Le président du Conseil français du culte musulman (CFCM) Mohammed Moussaoui estime qu'il "faut rester raisonnable" dans cette affaire. "Des restaurants qui ne servent que du halal ou que du casher, ça existe depuis toujours", a-t-il rappelé. "Quick est la première chaîne de restauration à proposer du 'tout halal', mais seulement dans quelques-uns de ses établissements". Il s'étonne que les opposants à cette initiative parlent de "discrimination" : "il y a beaucoup de restaurants qui ne proposent pas de nourriture halal, et les musulmans ne crient pas pour autant à la discrimination".

"L'initiative de Quick est une démarche commerciale. Je pense qu'ils ont ouvert leurs restaurants halal dans les zones où ils ont potentiellement une clientèle nombreuse", estime-t-il. "Il est probable que dans ces quartiers, les musulmans ont souhaité qu'il y ait une offre de produits halal, mais ils n'ont sûrement pas demandé qu'on serve exclusivement du halal", ajoute-t-il, remarquant que dans beaucoup de commerces, il y a des produits halal à côté des autres, "sans problème". Il doit "prochainement rencontrer les dirigeants de Quick, à leur demande".

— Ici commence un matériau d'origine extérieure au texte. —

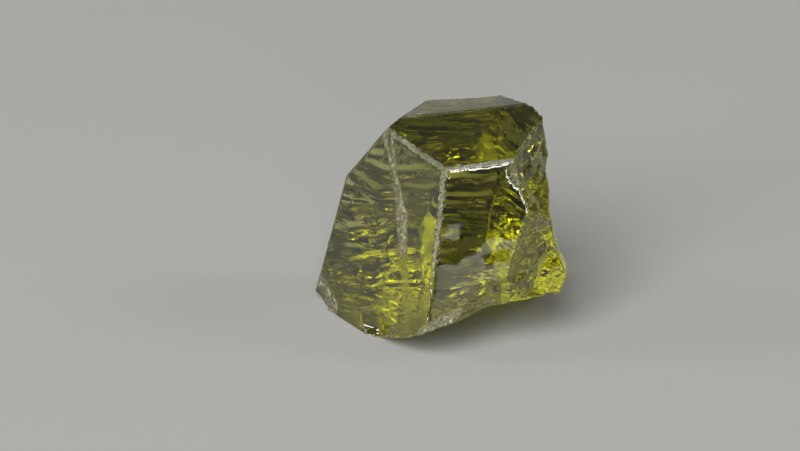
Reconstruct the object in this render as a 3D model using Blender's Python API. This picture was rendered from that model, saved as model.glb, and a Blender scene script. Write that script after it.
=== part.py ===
"""Raw demantoid garnet: one broken crystal, 8 mm across, lying on its broken underside.

The upper and left-hand sides are natural crystal faces that meet in worn ridges. The right-hand side,
the back and the underside are conchoidal fractures, the dished and rippled breaks of a glassy mineral.
+Z is up, the origin is the middle of the base, and the stone's front faces -Y.
"""

import math

import bmesh
import bpy
from mathutils import Matrix, Vector, noise

MM = 0.001

# All lengths below are in millimetres and all angles in degrees.
# A face is (azimuth, elevation, distance): the way it looks out, and how far it lies from the heart.
# Azimuth 0 looks out to the front, 90 to the right and -90 to the left.
# Places are measured from a point 3.30 below the heart. The base lies at BASE_LEVEL, and BASE_MIDDLE is the
# middle of the finished base.
HEART = Vector((0.0, 0.0, 3.30))
BASE_LEVEL = -0.22
BASE_MIDDLE = Vector((0.01, 0.51, BASE_LEVEL))
ROUGH_WIDTH = 8.8
ROUGH_DEPTH = 7.6
ROUGH_HEIGHT = 8.0

CRYSTAL_FACES = {
    "top": (-18.5, 69.0, 3.13),
    "front": (0.0, 13.0, 2.14),
    "left_front": (-44.5, 13.4, 1.65),
    "left": (-54.3, 9.7, 1.66),
    "back_top": (-123.0, 81.9, 3.67),
    "back_left_top": (-123.0, 37.9, 3.35),
    "back_left": (-116.7, 13.3, 3.60),
}

# Worn ridges: the two faces, the width of the worn strip, and how much it widens per millimetre downwards.
WORN_RIDGES = [
    ("top", "left_front", 0.13, 0.0),
    ("top", "front", 0.10, 0.0),
    ("front", "left_front", 0.13, -0.02),
    ("left_front", "left", 0.27, 0.05),
    ("top", "back_top", 0.09, 0.0),
    ("left", "back_left_top", 0.09, 0.0),
    ("left", "back_left", 0.08, 0.0),
]

# Flat breaks at the foot: a point on each and the way it looks out.
FLAT_BREAKS = {
    "toe_break": ((-1.482, -1.913, 0.332), (-8.0, -60.0)),
    "corner_break": ((-4.016, 1.748, 0.042), (-83.0, -50.0)),
}

# The surface of a fracture: the step of its grid, the uneven lumps all over it, and how far the lumps
# push its ripples out of true.
GRAIN = 0.20
LUMP_HEIGHT = 0.08
LUMP_SPACING = 1.3
RIPPLE_WANDER = 0.6
CUTTER_DEPTH = 7.0

# Large fractures: where each is deepest, the way it looks out, the half-width that it covers, the radius
# of its hollow, the spacing and height of its ripples, and the point that they spread from, as
# (across, up) on its own surface.
FRACTURES = {
    "right_break": ((2.92, -0.70, 5.80), (58, 18), 5.0, 6.0, 1.3, 0.03, (-1.0, 5.0)),
    "lobe_front": ((3.10, -1.50, 2.90), (38, 2), 3.4, 9.0, 1.4, 0.09, (-2.5, 2.0)),
    "lobe_side": ((3.56, 0.00, 3.70), (88, 11), 5.6, 9.0, 1.5, 0.05, (1.0, 4.0)),
    "lobe_tip": ((3.86, -0.10, 1.50), (84, -24), 2.4, 12.0, 0.8, 0.04, (0.0, 3.0)),
    "back_right": ((2.70, 1.05, 4.60), (128, 5), 6.0, 20.0, 1.2, 0.05, (3.0, 5.0)),
    "back_upper": ((0.60, 2.25, 4.95), (174, 14), 5.0, 10.0, 1.0, 0.07, (0.0, 8.0)),
    "back_lower": ((-0.40, 3.22, 1.80), (-175, 0), 5.2, 14.0, 0.9, 0.09, (1.0, 7.0)),
    "underside": ((1.20, -1.00, 0.95), (39, -62), 4.8, 14.0, 1.2, 0.05, (-4.0, 1.0)),
    "front_dish": ((1.50, -2.22, 2.20), (20, -22), 1.8, 2.2, 0.7, 0.02, (0.0, 2.0)),
}

# Small scoops and chips: the middle of each and its three radii.
SCOOPS = {
    "lobe_groove": ((2.45, -2.55, 3.55), (0.22, 0.40, 1.05)),
    "ridge_hollow": ((2.44, -1.72, 6.05), (0.34, 0.30, 0.44)),
    "ridge_chip": ((3.02, -1.75, 5.25), (0.22, 0.26, 0.34)),
    "apex_chip": ((-1.78, 0.30, 6.62), (0.20, 0.26, 0.16)),
    "corner_chip": ((-4.46, 0.74, -0.02), (0.84, 1.24, 1.06)),
    "foot_chip": ((-3.22, -1.78, 0.36), (1.60, 1.60, 1.60)),
}
SCOOP_LUMP = 0.22

GARNET_GREEN = (0.33, 0.36, 0.04, 1.0)
GARNET_IOR = 1.888


def outward(azimuth, elevation):
    """The unit vector that looks out at these angles."""
    turn = math.radians(azimuth)
    tilt = math.radians(elevation)
    return Vector((math.sin(turn) * math.cos(tilt), -math.cos(turn) * math.cos(tilt), math.sin(tilt)))


def crystal_plane(name):
    """(point, normal) of a crystal face."""
    azimuth, elevation, distance = CRYSTAL_FACES[name]
    normal = outward(azimuth, elevation)
    return HEART + normal * distance, normal


def ridge_plane(first, second, width, widening):
    """(point, normal) of the strip worn along the edge of two crystal faces."""
    point_a, normal_a = crystal_plane(first)
    point_b, normal_b = crystal_plane(second)
    along = normal_a.cross(normal_b).normalized()
    if along.z > 0:
        along.negate()
    rows = Matrix((normal_a, normal_b, along))
    on_edge = rows.inverted() @ Vector((normal_a @ point_a, normal_b @ point_b, along @ HEART))
    bisector = (normal_a + normal_b).normalized()
    depth_per_width = math.tan(normal_a.angle(normal_b) / 2) / 2
    normal = (bisector + along * widening * depth_per_width).normalized()
    return on_edge - bisector * width * depth_per_width, normal


def slice_off(bm, point, normal):
    """Cuts away what lies beyond a plane and closes the cut."""
    geometry = bm.verts[:] + bm.edges[:] + bm.faces[:]
    cut = bmesh.ops.bisect_plane(
        bm, geom=geometry, dist=1e-6, plane_co=point, plane_no=normal, clear_outer=True
    )
    rim = [item for item in cut["geom_cut"] if isinstance(item, bmesh.types.BMEdge)]
    if rim:
        bmesh.ops.contextual_create(bm, geom=rim)


def add_object(name, bm, collection):
    """A new object in metres from a bmesh in millimetres."""
    bmesh.ops.recalc_face_normals(bm, faces=bm.faces[:])
    if bm.calc_volume(signed=True) < 0:
        bmesh.ops.reverse_faces(bm, faces=bm.faces[:])
    bm.transform(Matrix.Scale(MM, 4))
    mesh = bpy.data.meshes.new(name)
    bm.to_mesh(mesh)
    bm.free()
    obj = bpy.data.objects.new(name, mesh)
    collection.objects.link(obj)
    return obj


def crystal_block(collection):
    """The whole crystal before it broke: a block cut back to its natural faces and worn ridges."""
    bm = bmesh.new()
    size = Matrix.Diagonal((ROUGH_WIDTH, ROUGH_DEPTH, ROUGH_HEIGHT, 1.0))
    middle = Matrix.Translation((0.0, 0.0, BASE_LEVEL + ROUGH_HEIGHT / 2))
    bmesh.ops.create_cube(bm, size=1.0, matrix=middle @ size)
    for name in CRYSTAL_FACES:
        slice_off(bm, *crystal_plane(name))
    for ridge in WORN_RIDGES:
        slice_off(bm, *ridge_plane(*ridge))
    for point, look in FLAT_BREAKS.values():
        slice_off(bm, Vector(point), outward(*look))
    return add_object("demantoid_crystal", bm, collection)


def lump(point, seed):
    """Uneven height of a broken surface at a point, from -1 to 1."""
    return noise.noise(point / LUMP_SPACING + Vector((seed * 7.3, seed * 3.1, seed * 5.7)))


def fracture_cutter(name, seed, collection):
    """A block whose lower side is the dished and rippled shape of one large fracture."""
    place, look, reach, hollow, spacing, height, strike = FRACTURES[name]
    bm = bmesh.new()
    segments = round(2 * reach / GRAIN)
    bmesh.ops.create_grid(bm, x_segments=segments, y_segments=segments, size=reach)
    origin = Vector((*strike, 0.0))
    for vert in bm.verts:
        flat = vert.co.copy()
        dish = flat.length_squared / (2 * hollow)
        uneven = lump(flat, seed)
        phase = (flat - origin).length / spacing + RIPPLE_WANDER * uneven
        ripple = math.sin(2 * math.pi * phase) * (0.5 + lump(flat * 0.6, seed + 0.5))
        vert.co.z = dish + height * ripple + LUMP_HEIGHT * uneven
    border = [edge for edge in bm.edges if edge.is_boundary]
    raised = bmesh.ops.extrude_edge_only(bm, edges=border)["geom"]
    for vert in raised:
        if isinstance(vert, bmesh.types.BMVert):
            vert.co.z = CUTTER_DEPTH
    bmesh.ops.holes_fill(bm, edges=[edge for edge in bm.edges if edge.is_boundary])
    normal = outward(*look)
    across = Vector((math.cos(math.radians(look[0])), math.sin(math.radians(look[0])), 0.0))
    turn = Matrix((across, normal.cross(across), normal)).transposed().to_4x4()
    bm.transform(Matrix.Translation(Vector(place)) @ turn)
    return add_object(name, bm, collection)


def scoop_cutter(name, seed, collection):
    """An uneven ball that takes a small scoop or chip out of the stone."""
    place, radii = SCOOPS[name]
    bm = bmesh.new()
    bmesh.ops.create_icosphere(bm, subdivisions=4, radius=1.0)
    for vert in bm.verts:
        vert.co *= 1.0 + SCOOP_LUMP * lump(vert.co * 2, seed)
    bm.transform(Matrix.Translation(Vector(place)) @ Matrix.Diagonal((*radii, 1.0)))
    return add_object(name, bm, collection)


def garnet_material():
    """Yellow-green glassy garnet."""
    material = bpy.data.materials.new("demantoid_garnet")
    material.use_nodes = True
    shader = material.node_tree.nodes["Principled BSDF"]
    shader.inputs["Base Color"].default_value = GARNET_GREEN
    shader.inputs["Roughness"].default_value = 0.05
    shader.inputs["Metallic"].default_value = 0.0
    shader.inputs["IOR"].default_value = GARNET_IOR
    shader.inputs["Transmission Weight"].default_value = 1.0
    material.diffuse_color = GARNET_GREEN
    return material


def main():
    for obj in list(bpy.data.objects):
        bpy.data.objects.remove(obj, do_unlink=True)
    stone_parts = bpy.data.collections.new("Raw demantoid garnet")
    cutters = bpy.data.collections.new("Cutters")
    for collection in (stone_parts, cutters):
        bpy.context.scene.collection.children.link(collection)
    origin = bpy.data.objects.new("raw_demantoid", None)
    origin.location = -BASE_MIDDLE * MM
    stone_parts.objects.link(origin)
    crystal = crystal_block(stone_parts)
    crystal.data.materials.append(garnet_material())
    made = [fracture_cutter(name, seed, cutters) for seed, name in enumerate(FRACTURES)]
    made += [scoop_cutter(name, seed, cutters) for seed, name in enumerate(SCOOPS)]
    for obj in (crystal, *made):
        obj.parent = origin
    for cutter in made:
        cutter.hide_render = True
        cutter.display_type = "WIRE"
        cut = crystal.modifiers.new(cutter.name, "BOOLEAN")
        cut.operation = "DIFFERENCE"
        cut.solver = "EXACT"
        cut.object = cutter


main()
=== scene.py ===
"""Raw demantoid garnet lying on a pale floor under soft studio light.

The stone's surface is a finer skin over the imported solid. Its fractures are smoothed between the solid's
facets and then rippled, its ridges are rounded and etched, and its crystal faces keep their planes.
Lengths are in millimetres until the skin is written back in metres.
"""

import math

import bmesh
import bpy
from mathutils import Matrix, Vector, noise
from mathutils.bvhtree import BVHTree
from mathutils.kdtree import KDTree


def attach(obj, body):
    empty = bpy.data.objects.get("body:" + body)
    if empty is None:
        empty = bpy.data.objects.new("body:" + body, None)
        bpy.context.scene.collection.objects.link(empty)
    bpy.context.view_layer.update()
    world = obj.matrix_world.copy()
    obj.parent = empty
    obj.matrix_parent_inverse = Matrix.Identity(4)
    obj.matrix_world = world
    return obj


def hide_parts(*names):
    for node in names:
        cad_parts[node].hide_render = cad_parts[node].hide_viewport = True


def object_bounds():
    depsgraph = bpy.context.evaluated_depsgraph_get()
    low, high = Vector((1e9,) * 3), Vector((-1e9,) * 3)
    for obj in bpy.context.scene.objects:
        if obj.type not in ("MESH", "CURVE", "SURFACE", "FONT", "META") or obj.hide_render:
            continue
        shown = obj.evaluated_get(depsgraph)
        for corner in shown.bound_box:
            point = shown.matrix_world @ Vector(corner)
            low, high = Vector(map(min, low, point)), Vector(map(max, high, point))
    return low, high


MM = 0.001
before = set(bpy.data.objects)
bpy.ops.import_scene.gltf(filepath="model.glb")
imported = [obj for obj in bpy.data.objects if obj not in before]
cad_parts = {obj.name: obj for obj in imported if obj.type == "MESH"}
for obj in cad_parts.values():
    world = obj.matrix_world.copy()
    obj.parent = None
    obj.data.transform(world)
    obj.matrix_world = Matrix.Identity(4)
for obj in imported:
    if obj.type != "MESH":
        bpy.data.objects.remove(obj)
solid_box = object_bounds()

# The skin's mesh: cells of about 0.05 mm, a sixth of a millimetre across the finest ripple.
SKIN_DEPTH = 8
SKIN_SCALE = 0.6

# A flat patch of the solid wider than this is a crystal face, and a narrower one is a worn ridge.
FLAT_AREA = 0.12
RIDGE_THICKNESS = 0.33
SAME_PLANE = math.radians(1.5)
ARRIS_ANGLE = math.radians(28)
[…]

Proposer deux possibilités

"Marseille, ville de diversité, offre depuis cet automne à titre expérimental une restauration halal dans deux des onze enseignes Quick. Si cette démarche est parfaitement légitime, il aurait été nécessaire de maintenir également une offre non halal dans ces deux restaurants pour laisser une totale liberté de choix aux consommateurs", a souligné le maire UMP Jean-Claude Gaudin. "A ce titre, mon cabinet s'est entretenu avec la direction des deux restaurants Quick marseillais, pour les inciter à proposer les deux possibilités de restauration", a-t-il ajouté.

La concurrence des indépendants

Les 8 restaurants test, sur 350 Quick en France, ne servent plus que des hamburgers garnis de viande de bœuf venant de bêtes abattues selon le rite halal et où la dinde fumée a remplacé le bacon. Selon une porte-parole de Quick, choisir de ne proposer que des produits halal dans ces établissements n'est pas lié à des aspects religieux ou techniques mais à "une meilleure lisibilité de l'expérimentation". Quant à l'issue de cette expérience, "rien n'est exclu", pas même une offre mixte.

De nombreux fast-food indépendants proposent déjà de la viande halal, mais pour l'instant, Quick est la seule chaîne de restauration rapide à s'être lancée. Superviseur de plusieurs Quick, dont celui de Roubaix, Luc Demain a y constaté une "légère augmentation de la fréquentation" depuis qu'il est halal et affirme n'avoir pas eu de réclamations des clients. Roubaix a été choisi pour l’expérimentation du fait de l’importance de sa communauté musulmane.